**Short task**
Return, unaltered, every line from the beginning of the material below up to and including the one with "const MID_Z = (BASE_Z + TOP_Z) / 2;".

[start]

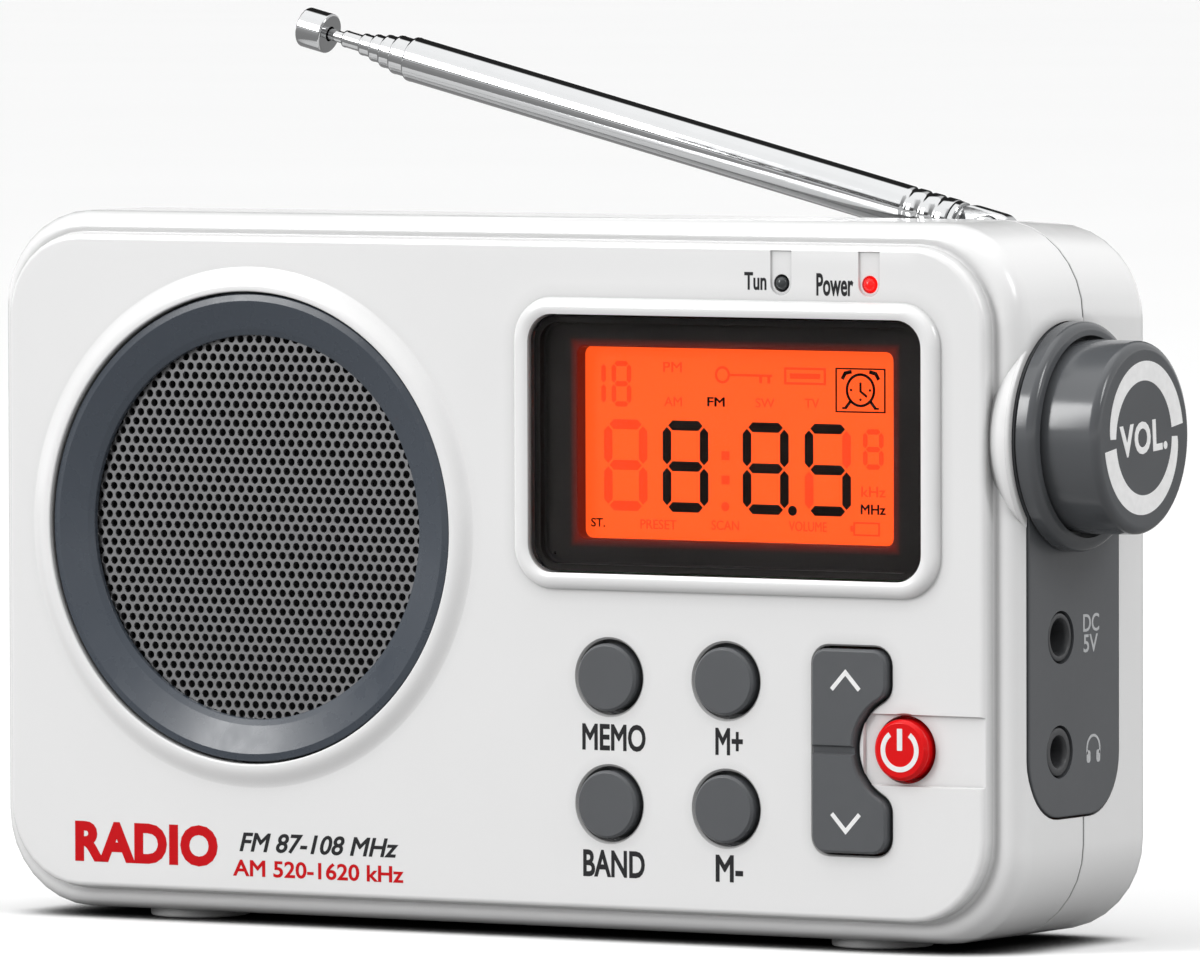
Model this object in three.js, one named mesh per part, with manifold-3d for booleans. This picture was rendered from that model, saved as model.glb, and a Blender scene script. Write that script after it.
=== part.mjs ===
// Tabletop radio: a two-shell plastic case that holds a loudspeaker, a display, keys, a volume
// control, sockets, a battery bay and a telescopic rod aerial. Millimetres, +Z up, front towards -Y.
import * as THREE from "three";
import { mergeVertices } from "three/addons/utils/BufferGeometryUtils.js";
import Module from "manifold-3d";

const wasm = await Module();
wasm.setup();

// ---------------------------------------------------------------- driving dimensions
const CASE = { width: 182, height: 108.4, corner: 14.5, wall: 2.2 };
const FOOT = { radius: 7.7, thick: 1.9, proud: 1.2, x: 61.3, frontY: 13.5, rearY: 33.4 };
const FRONT_Y = 0; // the raised front face
const RIM_Y = 2.4; // front of the rounded rim around it
const SPLIT_Y = 22.6; // where the two shells meet
const BACK_Y = 44.2;
const DRAFT = 1.2; // how far the rear shell's top comes down by its back
const GAP = 0.3; // clearance between neighbouring pieces
const BASE_Z = FOOT.proud;
const TOP_Z = BASE_Z + CASE.height;
const MID_Z = (BASE_Z + TOP_Z) / 2;

const SPEAKER = { x: -43, z: 61.25, ringRadius: 36, openRadius: 29.6, lipRadius: 39.75 };
const DISPLAY = { x: 41.95, z: 75.45, lensWidth: 68.3, lensHeight: 38.7, lensCorner: 4 };
const LCD = { x: 42.2, z: 75.55, width: 55.3, height: 29.2 };
const KEY = { radius: 5.15, holeRadius: 5.75, flangeRadius: 6.5, proud: 1.1, backY: 3.9 };
const KEYS = {
  button_memo: [21.3, 40.1],
  button_m_plus: [41.9, 40.1],
  button_band: [21.3, 20.8],
  button_m_minus: [41.9, 20.8],
};
const POWER = { x: 72.9, z: 30.7, radius: 4.75, proud: 1.4 };
const ROCKER = {
  left: 57.4, right: 70.3, bottom: 14.9, top: 45.6,
  scoop: 8.35, corner: 2.4, fillet: 2.5, proud: 1.2,
};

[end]

**Solution for this problem**
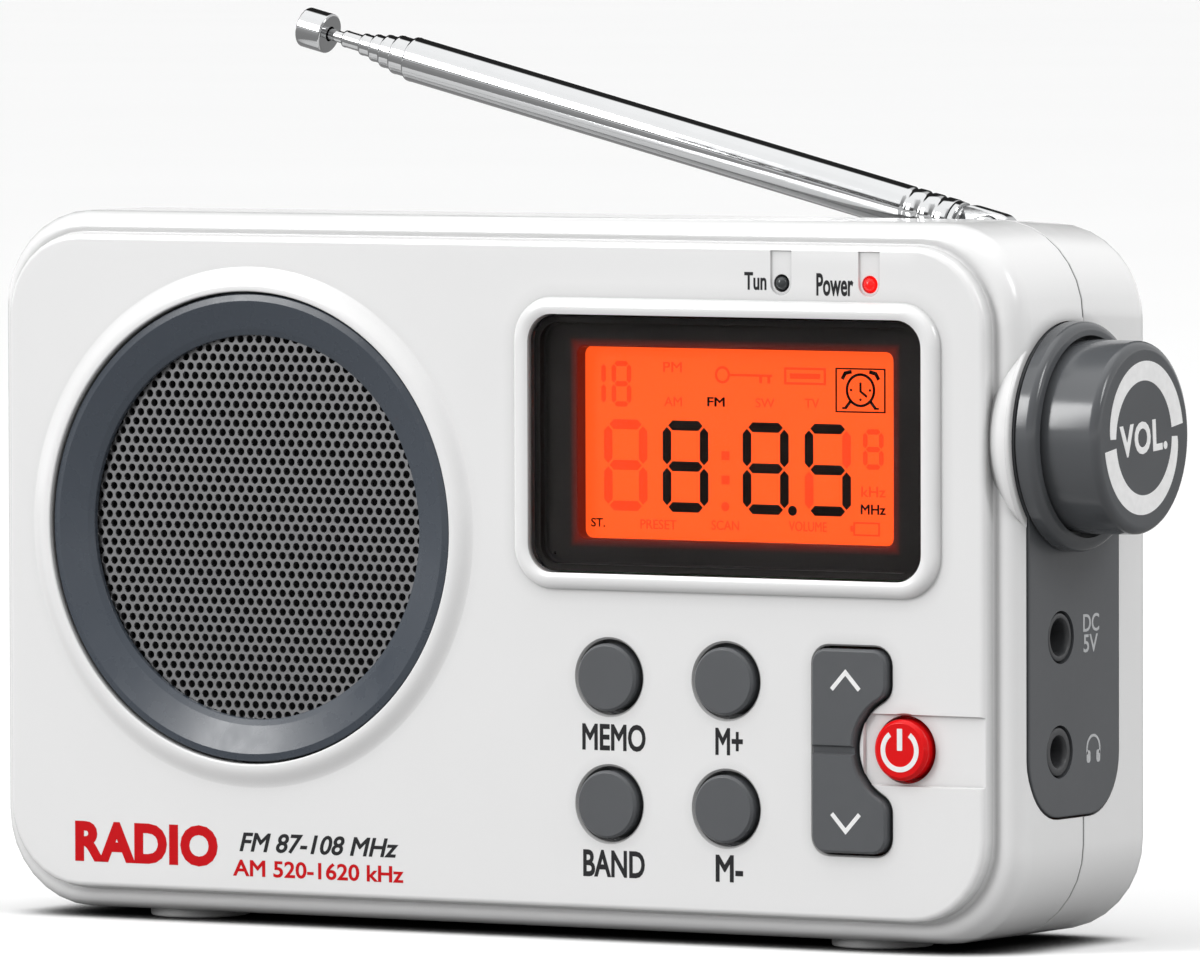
Model this object in three.js, one named mesh per part, with manifold-3d for booleans. This picture was rendered from that model, saved as model.glb, and a Blender scene script. Write that script after it.
=== part.mjs ===
// Tabletop radio: a two-shell plastic case that holds a loudspeaker, a display, keys, a volume
// control, sockets, a battery bay and a telescopic rod aerial. Millimetres, +Z up, front towards -Y.
import * as THREE from "three";
import { mergeVertices } from "three/addons/utils/BufferGeometryUtils.js";
import Module from "manifold-3d";

const wasm = await Module();
wasm.setup();

// ---------------------------------------------------------------- driving dimensions
const CASE = { width: 182, height: 108.4, corner: 14.5, wall: 2.2 };
const FOOT = { radius: 7.7, thick: 1.9, proud: 1.2, x: 61.3, frontY: 13.5, rearY: 33.4 };
const FRONT_Y = 0; // the raised front face
const RIM_Y = 2.4; // front of the rounded rim around it
const SPLIT_Y = 22.6; // where the two shells meet
const BACK_Y = 44.2;
const DRAFT = 1.2; // how far the rear shell's top comes down by its back
const GAP = 0.3; // clearance between neighbouring pieces
const BASE_Z = FOOT.proud;
const TOP_Z = BASE_Z + CASE.height;
const MID_Z = (BASE_Z + TOP_Z) / 2;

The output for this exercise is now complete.